> **What you have to do**: Return the first line, the line containing "Manifold, Mesh: SolidMesh", and every line between them, exactly as they stand.

◆ ◆ ◆ ◆ ◆

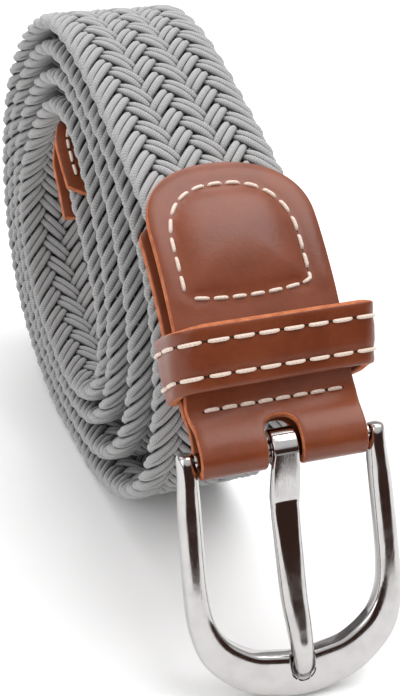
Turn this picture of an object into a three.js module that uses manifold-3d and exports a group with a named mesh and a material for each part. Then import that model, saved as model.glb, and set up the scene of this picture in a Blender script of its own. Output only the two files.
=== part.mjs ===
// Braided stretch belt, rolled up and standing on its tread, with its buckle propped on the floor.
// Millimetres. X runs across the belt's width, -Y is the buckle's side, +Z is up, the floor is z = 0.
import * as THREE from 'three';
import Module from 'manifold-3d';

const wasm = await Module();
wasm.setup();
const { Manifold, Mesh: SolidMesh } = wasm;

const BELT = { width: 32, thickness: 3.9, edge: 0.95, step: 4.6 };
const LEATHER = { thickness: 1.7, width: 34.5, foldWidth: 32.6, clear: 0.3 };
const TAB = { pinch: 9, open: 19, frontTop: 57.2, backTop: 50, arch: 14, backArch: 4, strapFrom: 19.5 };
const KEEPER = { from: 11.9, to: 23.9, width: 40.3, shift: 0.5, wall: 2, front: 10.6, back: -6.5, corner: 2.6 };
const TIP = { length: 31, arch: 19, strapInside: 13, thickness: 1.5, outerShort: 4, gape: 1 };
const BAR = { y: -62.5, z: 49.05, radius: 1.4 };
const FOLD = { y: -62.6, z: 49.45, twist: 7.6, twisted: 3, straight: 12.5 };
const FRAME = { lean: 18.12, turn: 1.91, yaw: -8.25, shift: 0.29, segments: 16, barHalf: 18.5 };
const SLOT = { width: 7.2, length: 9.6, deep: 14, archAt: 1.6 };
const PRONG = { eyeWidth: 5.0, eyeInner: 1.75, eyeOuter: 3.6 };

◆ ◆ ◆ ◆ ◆

> **Written answer**:
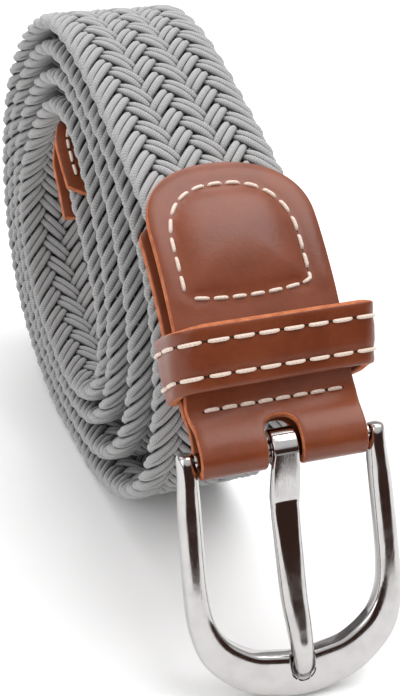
Turn this picture of an object into a three.js module that uses manifold-3d and exports a group with a named mesh and a material for each part. Then import that model, saved as model.glb, and set up the scene of this picture in a Blender script of its own. Output only the two files.
=== part.mjs ===
// Braided stretch belt, rolled up and standing on its tread, with its buckle propped on the floor.
// Millimetres. X runs across the belt's width, -Y is the buckle's side, +Z is up, the floor is z = 0.
import * as THREE from 'three';
import Module from 'manifold-3d';

const wasm = await Module();
wasm.setup();
const { Manifold, Mesh: SolidMesh } = wasm;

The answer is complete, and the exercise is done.